Start of SUPPLIED INFORMATION

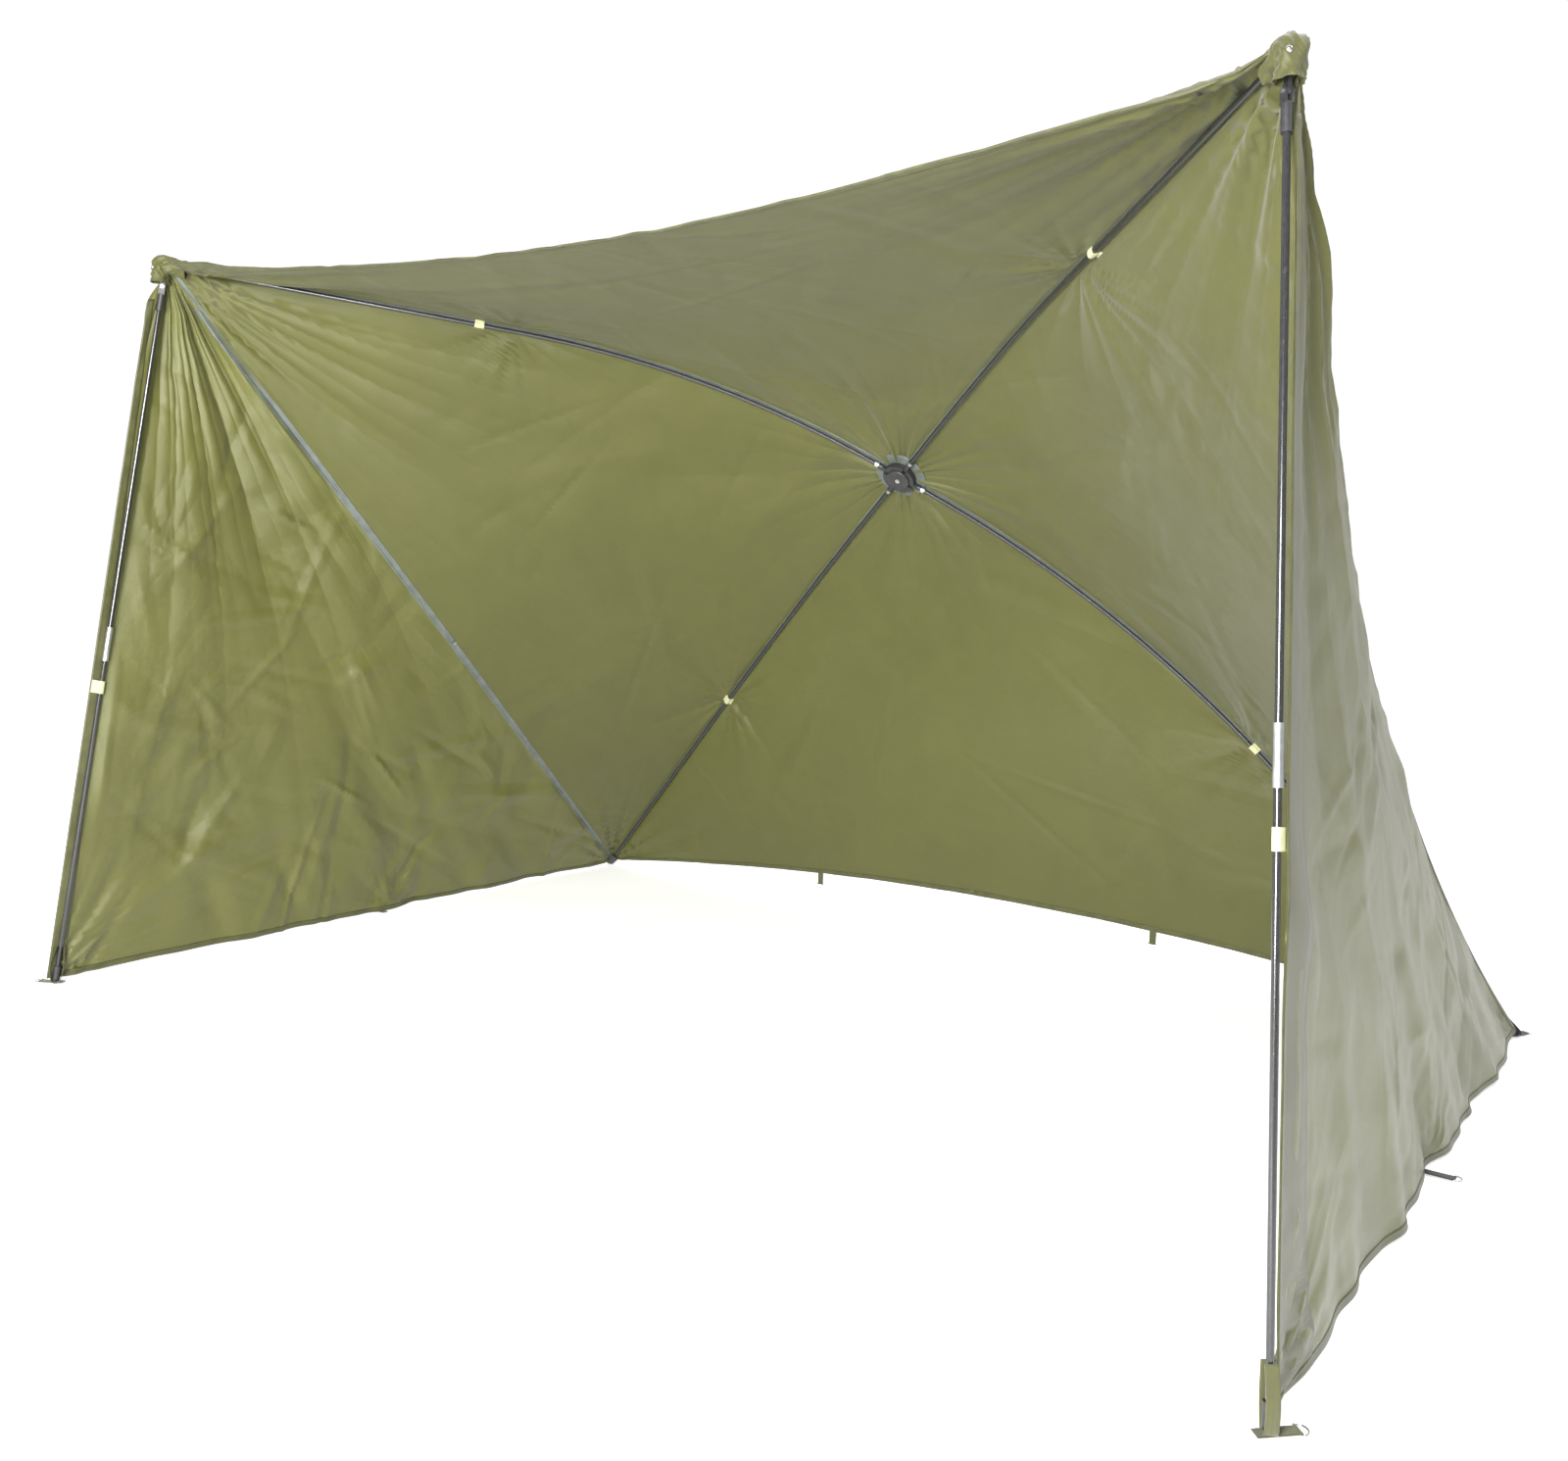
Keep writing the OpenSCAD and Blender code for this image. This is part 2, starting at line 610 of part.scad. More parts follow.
left() rib_tab(rear_azimuth, rear_reach, rear_bend);  // rib_tab_rear_left
rib_tab(rear_azimuth, rear_reach, rear_bend);  // rib_tab_rear_right
left() corner_bracket();  // corner_bracket_left
corner_bracket();  // corner_bracket_right
left() leg_pin();  // leg_pin_left
leg_pin();  // leg_pin_right
left() rear_tip();  // rear_tip_left
rear_tip();  // rear_tip_right
left() leg_fork();  // leg_fork_left
leg_fork();  // leg_fork_right
left() leg_upper();  // leg_upper_left
leg_upper();  // leg_upper_right
left() ferrule();  // ferrule_left
ferrule();  // ferrule_right
left() leg_tab();  // leg_tab_left
leg_tab();  // leg_tab_right
left() leg_lower();  // leg_lower_left
leg_lower();  // leg_lower_right
left() foot_cap();  // foot_cap_left
foot_cap();  // foot_cap_right
left() foot_strap(left_strap_turn);  // foot_strap_left
foot_strap(right_strap_turn);  // foot_strap_right
left() foot_ring(left_strap_turn);  // foot_ring_left
foot_ring(right_strap_turn);  // foot_ring_right
left() corner_tab();  // corner_tab_left
corner_tab();  // corner_tab_right
left() corner_ring();  // corner_ring_left
corner_ring();  // corner_ring_right
wing_tabs();
wing_rings();
back_tabs();
back_rings();
roof_panel();
left_panel();
right_panel();
back_panel();
left_wing();
right_wing();
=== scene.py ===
"""Tarp shelter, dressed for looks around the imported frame.

Metres, +Z up, open front towards -Y. The frame's joints and nodes give the hub, the ribs and the
legs. The cloth, webbing, hoods and hems are made here and ride on the same bodies.
"""
import json
import logging
import math
from collections.abc import Callable, Sequence
from dataclasses import dataclass, field
from enum import Enum

import bmesh
import bpy
import numpy as np
from mathutils import Matrix, Vector


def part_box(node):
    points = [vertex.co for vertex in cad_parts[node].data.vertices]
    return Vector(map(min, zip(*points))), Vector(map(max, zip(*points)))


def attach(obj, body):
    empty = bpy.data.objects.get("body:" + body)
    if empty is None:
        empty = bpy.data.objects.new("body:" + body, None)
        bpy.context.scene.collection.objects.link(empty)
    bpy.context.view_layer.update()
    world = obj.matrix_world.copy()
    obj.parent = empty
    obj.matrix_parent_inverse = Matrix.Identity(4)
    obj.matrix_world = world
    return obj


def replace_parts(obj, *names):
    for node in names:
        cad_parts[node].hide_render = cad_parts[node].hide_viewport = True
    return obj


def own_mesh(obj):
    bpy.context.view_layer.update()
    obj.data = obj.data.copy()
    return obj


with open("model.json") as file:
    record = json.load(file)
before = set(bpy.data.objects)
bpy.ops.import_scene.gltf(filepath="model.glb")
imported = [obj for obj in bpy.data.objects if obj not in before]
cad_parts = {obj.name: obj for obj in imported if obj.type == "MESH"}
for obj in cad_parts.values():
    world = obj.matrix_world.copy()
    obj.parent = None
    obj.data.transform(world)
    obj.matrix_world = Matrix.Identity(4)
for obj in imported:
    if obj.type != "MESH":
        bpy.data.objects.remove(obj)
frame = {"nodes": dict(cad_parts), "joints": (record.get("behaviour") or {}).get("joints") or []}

LOG = logging.getLogger("tarp_shelter")
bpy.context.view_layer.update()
MM = 0.001
Array = np.ndarray


class Side(Enum):
    """Side of the shelter, seen from its open front."""

    LEFT = -1
    RIGHT = 1

    @property
    def word(self) -> str:
        """The side's name in lower case."""
        return self.name.lower()


class End(Enum):
    """Which pair of ribs a rib belongs to."""

    FRONT = "front"
    REAR = "rear"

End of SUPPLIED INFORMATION

## DIRECTIONS FOR THIS TASK
Each line from the one containing "back_tabs();" through the one containing "obj.matrix_world = world" must be retyped exactly, the first and last of these included.

## SOLUTION TO THE PROBLEM
back_tabs();
back_rings();
roof_panel();
left_panel();
right_panel();
back_panel();
left_wing();
right_wing();
=== scene.py ===
"""Tarp shelter, dressed for looks around the imported frame.

Metres, +Z up, open front towards -Y. The frame's joints and nodes give the hub, the ribs and the
legs. The cloth, webbing, hoods and hems are made here and ride on the same bodies.
"""
import json
import logging
import math
from collections.abc import Callable, Sequence
from dataclasses import dataclass, field
from enum import Enum

import bmesh
import bpy
import numpy as np
from mathutils import Matrix, Vector


def part_box(node):
    points = [vertex.co for vertex in cad_parts[node].data.vertices]
    return Vector(map(min, zip(*points))), Vector(map(max, zip(*points)))


def attach(obj, body):
    empty = bpy.data.objects.get("body:" + body)
    if empty is None:
        empty = bpy.data.objects.new("body:" + body, None)
        bpy.context.scene.collection.objects.link(empty)
    bpy.context.view_layer.update()
    world = obj.matrix_world.copy()
    obj.parent = empty
    obj.matrix_parent_inverse = Matrix.Identity(4)
    obj.matrix_world = world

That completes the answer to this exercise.